All good things must come to an end, and I don’t just mean the Brewers’ season. Let’s face facts: winter is a-coming. My last garden sighting of a Monarch was Oct. 12, despite the Mexican sunflowers, sneezeweed and zinnias blooming into November. I miss my daily plunge outside to check my bee-to-plant ratio (and this year’s bug-to-bite ratio as well). Despite the sun I know I’ll need a jacket and closed-toed shoes to check my covered lettuce, chard and kale, which are still doing well. My garden looks radically different now; the native plants have shifted from showy to snowy, releasing seeds in a puff for next year, a firm sign that nature is wrapping up the season.

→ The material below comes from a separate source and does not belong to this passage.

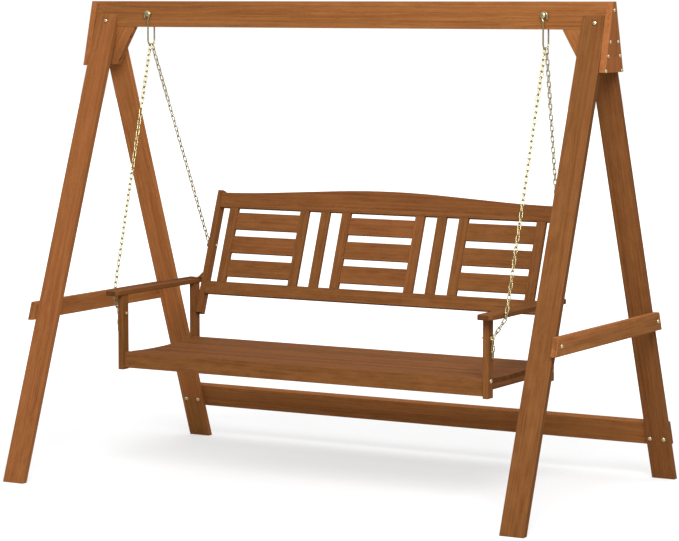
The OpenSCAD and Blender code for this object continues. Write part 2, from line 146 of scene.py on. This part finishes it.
def wood(name, turn, painted_shade):
    """Oiled hardwood whose grain runs along the board. turn is the rotation that lays the board along X."""
    s = Shader(name)
    place = s.node("ShaderNodeTexCoord")
    geometry = s.node("ShaderNodeNewGeometry")
    laid = s.node("ShaderNodeMapping")
    laid.inputs["Rotation"].default_value = turn
    s.join(place.outputs["Object"], laid.inputs["Vector"])

    # Each board is cut from another part of the plank
    luck = geometry.outputs["Random Per Island"]
    lucky = s.node("ShaderNodeCombineXYZ")
    for axis, step in enumerate(PLANK_STEPS):
        s.join(s.math("MULTIPLY", luck, step), lucky.inputs[axis])
    board = s.moved(laid.outputs["Vector"], lucky.outputs[0])

    # Slow wander of the grain, then growth bands, fibres and open pores along it
    wander = s.noise(s.scaled(board, (1.1, 5.0, 5.0)), 1.0, 2.0)
    shift = s.node("ShaderNodeCombineXYZ")
    s.join(s.math("MULTIPLY", wander, 0.05), shift.inputs[1])
    s.join(s.math("MULTIPLY", wander, -0.04), shift.inputs[2])
    flow = s.moved(board, shift.outputs[0])
    bands = s.noise(s.scaled(flow, (0.8, 150.0, 150.0)), 1.0, 3.0, 0.6)
    fibres = s.noise(s.scaled(flow, (9.0, 520.0, 520.0)), 1.0, 3.0, 0.6)
    pores = s.noise(s.scaled(flow, (38.0, 1500.0, 1500.0)), 1.0, 1.0, 0.5)
    figure = s.noise(s.scaled(board, (1.6, 18.0, 18.0)), 1.0, 2.0, 0.5, 0.3)

    tone = s.math("MULTIPLY", bands, BAND_PART)
    tone = s.math("ADD", tone, s.math("MULTIPLY", fibres, FIBRE_PART))
    tone = s.math("ADD", tone, s.math("MULTIPLY", figure, FIGURE_PART))
    # The board's shade factor scales this ramp and the end and rubbed tones below: painted light and shade
    stops = [(place_on_ramp, shaded(tint, painted_shade)) for place_on_ramp, tint in WOOD_TONES]
    colour = s.ramp(s.ranged(tone, 0.34, 0.66), stops)
    dark_pore = s.ranged(pores, 0.60, 0.72)
    colour = s.mix("MULTIPLY", s.math("MULTIPLY", dark_pore, 0.55), colour, PORE_TONE)

    # Boards differ a little in tone and redness
    board_tone = s.ranged(luck, 0.0, 1.0, 0.86, 1.12)
    hue = s.node("ShaderNodeHueSaturation")
    s.join(s.ranged(luck, 0.0, 1.0, 0.505, 0.495), hue.inputs["Hue"])
    s.join(board_tone, hue.inputs["Value"])
    s.join(colour, hue.inputs["Color"])
    colour = hue.outputs["Color"]

    # Sawn ends drink the oil and show short dark pores
    facing = s.node("ShaderNodeMapping", vector_type="NORMAL")
    facing.inputs["Rotation"].default_value = turn
    s.join(place.outputs["Normal"], facing.inputs["Vector"])
    parts = s.node("ShaderNodeSeparateXYZ")
    s.join(facing.outputs["Vector"], parts.inputs[0])
    end = s.ranged(s.math("ABSOLUTE", parts.outputs[0]), 0.80, 0.93)
    speckle = s.noise(s.scaled(board, (700.0, 700.0, 700.0)), 1.0, 2.0)
    end_stops = [(place_on_ramp, shaded(tint, painted_shade)) for place_on_ramp, tint in END_TONES]
    end_colour = s.ramp(speckle, end_stops)
    colour = s.mix("MIX", end, colour, end_colour)

    # Handled edges are rubbed paler
    rubbed = s.ranged(geometry.outputs["Pointiness"], 0.515, 0.58)
    patchy = s.ranged(s.noise(s.scaled(board, (14.0, 40.0, 40.0))), 0.40, 0.70, 0.15, 1.0)
    rub = s.math("MULTIPLY", s.math("MULTIPLY", rubbed, patchy), 0.45)
    colour = s.mix("MIX", rub, colour, shaded(RUBBED_TONE, painted_shade))
    s.join(colour, s.surface.inputs["Base Color"])

    gloss = s.math("ADD", s.math("MULTIPLY", fibres, 0.16), s.math("MULTIPLY", dark_pore, 0.18))
    s.join(s.math("ADD", gloss, OILED_ROUGHNESS), s.surface.inputs["Roughness"])
    s.surface.inputs["Specular IOR Level"].default_value = OILED_SPECULAR
    relief = s.math("SUBTRACT", s.math("MULTIPLY", fibres, 0.7), s.math("MULTIPLY", dark_pore, 0.6))
    s.bump(relief, 0.35, 0.0006)
    return s.material


def yellow_zinc(name, tint, rough):
    """Zinc-plated steel with a yellow passivated film: cloudy in colour and gloss."""
    s = Shader(name)
    place = s.node("ShaderNodeTexCoord")
    cloud = s.noise(s.scaled(place.outputs["Object"], (60.0, 60.0, 60.0)), 1.0, 3.0)
    speck = s.noise(s.scaled(place.outputs["Object"], (900.0, 900.0, 900.0)), 1.0, 2.0)
    warm, cool = tint
    colour = s.ramp(s.ranged(cloud, 0.35, 0.65), [(0.0, cool), (1.0, warm)])
    worn = s.node("ShaderNodeNewGeometry")
    edge = s.ranged(worn.outputs["Pointiness"], 0.52, 0.60)
    colour = s.mix("MIX", s.math("MULTIPLY", edge, 0.35), colour, (0.86, 0.80, 0.66))
    s.join(colour, s.surface.inputs["Base Color"])
    s.surface.inputs["Metallic"].default_value = 1.0
    s.join(s.ranged(speck, 0.3, 0.7, rough, rough + 0.14), s.surface.inputs["Roughness"])
    s.bump(speck, 0.12, 0.0002)
    return s.material


# ---- materials, one per direction of grain -----------------------------------------------------

ALONG_X = (0.0, 0.0, 0.0)
ALONG_Y = (0.0, 0.0, -QUARTER)
ALONG_Z = (0.0, QUARTER, 0.0)
FRONT_LEG = (LEAN, QUARTER, 0.0)
REAR_LEG = (-LEAN, QUARTER, 0.0)
LEANED_BACK = (BACK_LEAN, QUARTER, 0.0)

GRAIN = {
    "top_beam": ALONG_X, "rear_stretcher": ALONG_X, "apron": ALONG_X, "rear_rail": ALONG_X,
    "seat_slats": ALONG_X, "top_rail": ALONG_X, "bottom_rail": ALONG_X, "panel_slats": ALONG_X,
    "left_corner_brace": (0.0, BRACE_SLOPE, 0.0), "right_corner_brace": (0.0, -BRACE_SLOPE, 0.0),
    "seat_bearers": ALONG_Y, "panel_stiles": LEANED_BACK, "centre_slats": LEANED_BACK,
    "arm_dowels": ALONG_Z, "slat_plugs": ALONG_X,
}
PAIRED_GRAIN = {
    "front_leg": FRONT_LEG, "rear_leg": REAR_LEG, "gusset": ALONG_Z, "side_brace": ALONG_Y,
    "front_post": ALONG_Z, "rear_post": ALONG_Z, "arm": ALONG_Y, "side_rail": ALONG_Y,
    "back_stile": LEANED_BACK,
}
for side in ("left", "right"):
    GRAIN.update({f"{side}_{board}": turn for board, turn in PAIRED_GRAIN.items()})

# Painted light and shade: a brightness factor per board, fitted to how lit or shaded each board looks; the
# bench boards all share one darker factor
STAND_PAINTED_SHADE = {
    "top_beam": 0.92, "rear_stretcher": 1.1, "left_front_leg": 0.88, "right_front_leg": 0.60,
    "left_rear_leg": 1.3, "right_rear_leg": 0.72, "left_gusset": 0.96, "right_gusset": 0.96,
    "left_corner_brace": 1.0, "right_corner_brace": 1.0, "left_side_brace": 1.1, "right_side_brace": 1.1,
}
BENCH_PAINTED_SHADE = 0.64
woods = {}


def wood_for(name):
    key = (GRAIN[name], STAND_PAINTED_SHADE.get(name, BENCH_PAINTED_SHADE))
    if key not in woods:
        woods[key] = wood(f"hardwood_{len(woods)}", *key)
    return woods[key]


zinc = yellow_zinc("yellow_zinc", ((0.84, 0.70, 0.42), (0.74, 0.65, 0.42)), 0.26)
# The same yellow zinc, darker, for the chains and hangers: painted shade for their dim reflections
chain_zinc_painted_shade = yellow_zinc("chain_zinc_painted_shade", ((0.56, 0.47, 0.25), (0.44, 0.39, 0.22)), 0.20)


ARM_ARRIS = (0.0042, 3)  # width in metres, and segments
BOARD_ARRIS = (0.0016, 2)
SHARP_PEGS = ("arm_dowels", "slat_plugs")


def soften(obj, width, segments):
    """Rounds the sharp arrises of a CAD node without touching its own vertices."""
    weld = obj.modifiers.new("weld", "WELD")
    weld.merge_threshold = 0.00002
    flat = obj.modifiers.new("flat", "DECIMATE")
    flat.decimate_type = "DISSOLVE"
    flat.angle_limit = math.radians(0.5)
    arris = obj.modifiers.new("arris", "BEVEL")
    arris.width = width
    arris.segments = segments
    arris.limit_method = "ANGLE"
    arris.angle_limit = math.radians(35)
    arris.use_clamp_overlap = False


for name, obj in nodes.items():
    obj.data.materials.clear()
    if slot_of[name] == "zinc_hardware":
        obj.data.materials.append(chain_zinc_painted_shade if "chain" in name or "hanger" in name else zinc)
    else:
        obj.data.materials.append(wood_for(name))
        if name not in SHARP_PEGS:
            soften(obj, *(ARM_ARRIS if "arm" in name else BOARD_ARRIS))

# ---- stage, light and camera -------------------------------------------------------------------

FLOOR_HALF = 30.0
FLOOR_DROP = 0.0005
FLOOR_TONE = 0.50
GLOW_START, GLOW_END = 1.6, 4.5  # metres from the swing over which the floor fades to white
floor_mesh = bpy.data.meshes.new("studio_floor")
corner_signs = [(-1, -1), (1, -1), (1, 1), (-1, 1)]
floor_corners = [(x * FLOOR_HALF, y * FLOOR_HALF, -FLOOR_DROP) for x, y in corner_signs]
floor_mesh.from_pydata(floor_corners, [], [(0, 1, 2, 3)])
floor = bpy.data.objects.new("studio_floor", floor_mesh)
bpy.context.collection.objects.link(floor)
paper = Shader("pale_floor")
paper.surface.inputs["Base Color"].default_value = (FLOOR_TONE, FLOOR_TONE, FLOOR_TONE, 1.0)
paper.surface.inputs["Roughness"].default_value = 0.9
paper.surface.inputs["Specular IOR Level"].default_value = 0.0
paper.surface.inputs["Emission Color"].default_value = (1.0, 1.0, 1.0, 1.0)
seen = paper.node("ShaderNodeLightPath")
spot = paper.node("ShaderNodeTexCoord")
away = paper.node("ShaderNodeVectorMath", operation="LENGTH")
paper.join(spot.outputs["Object"], away.inputs[0])
lift = paper.ranged(away.outputs["Value"], GLOW_START, GLOW_END, FLOOR_TONE, 1.0)
glow = paper.math("MULTIPLY", seen.outputs["Is Camera Ray"], lift)
paper.join(glow, paper.surface.inputs["Emission Strength"])
floor_mesh.materials.append(paper.material)

# A white backdrop to the camera; to the swing, a bright ceiling over dim studio walls
BACKDROP_LIGHT = 1.02
WALL_LIGHT = 0.34
CEILING_LIGHT = 1.0
world = bpy.data.worlds.new("studio")
bpy.context.scene.world = world
world.use_nodes = True
sky = world.node_tree
backdrop = sky.nodes["Background"]
heading = sky.nodes.new("ShaderNodeTexCoord")
parts = sky.nodes.new("ShaderNodeSeparateXYZ")
sky.links.new(heading.outputs["Generated"], parts.inputs[0])
height = sky.nodes.new("ShaderNodeMapRange")
height.clamp = True
height.inputs["From Min"].default_value = 0.0
height.inputs["From Max"].default_value = 0.9
height.inputs["To Min"].default_value = WALL_LIGHT
height.inputs["To Max"].default_value = CEILING_LIGHT
sky.links.new(parts.outputs[2], height.inputs["Value"])
to_camera = sky.nodes.new("ShaderNodeLightPath")
pick = sky.nodes.new("ShaderNodeMix")
sky.links.new(to_camera.outputs["Is Camera Ray"], pick.inputs[0])
sky.links.new(height.outputs["Result"], pick.inputs[2])
pick.inputs[3].default_value = BACKDROP_LIGHT
sky.links.new(pick.outputs[0], backdrop.inputs["Strength"])
backdrop.inputs["Color"].default_value = (1.0, 1.0, 1.0, 1.0)


def soft_box(name, place, aim, size, power):
    lamp = bpy.data.lights.new(name, "AREA")
    lamp.shape = "RECTANGLE"
    lamp.size, lamp.size_y = size
    lamp.energy = power
    lit = bpy.data.objects.new(name, lamp)
    bpy.context.collection.objects.link(lit)
    lit.location = place
    lit.rotation_euler = (Vector(aim) - Vector(place)).to_track_quat("-Z", "Y").to_euler()


KEY_PLACE = (2.9, -4.3, 4.5)
KEY_AIM = (0.0, 0.0, 1.1)
KEY_SIZE = (3.2, 3.2)
KEY_WATTS = 420.0
soft_box("key", KEY_PLACE, KEY_AIM, KEY_SIZE, KEY_WATTS)

CAMERA_PLACE = (5.03166, -8.72936, 1.80479)
CAMERA_TURN = (math.radians(90.0 - 4.9597), math.radians(0.0594), math.radians(29.9762))
LENS_MM = 145.54
SENSOR_MM = 36.0
CAMERA_SHIFT_Y = -0.0589
camera = bpy.data.cameras.new("photo_camera")
camera.sensor_fit = "HORIZONTAL"
camera.sensor_width = SENSOR_MM
camera.lens = LENS_MM
camera.shift_y = CAMERA_SHIFT_Y
camera_obj = bpy.data.objects.new("photo_camera", camera)
bpy.context.collection.objects.link(camera_obj)
camera_obj.location = CAMERA_PLACE
camera_obj.rotation_euler = CAMERA_TURN
bpy.context.scene.camera = camera_obj
bpy.context.scene.view_settings.view_transform = "Standard"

Aster and liatris flowers going to seed. Photo by Kevin J. Miyazaki

But never fear, we gardeners still have work to do before cooking turkey or cleaning snowshoes. Your outside tasks this month include gathering seeds, drying them and perhaps most important, labeling them, because unless you’re a pro, they are hard to tell apart. You’ll want to protect your soil. Don’t leave your vegetable beds bare, use nitrogen-fixing legumes to enrich the earth while you sleep. If the weather allows, toss down soybean, Leadplant, various colors of wild indigo and purple prairie clover (my favorite) seeds to slurp up nice minerals over the winter. These beauties will provide you with some good green to jumpstart your compost or your perennial garden in the spring.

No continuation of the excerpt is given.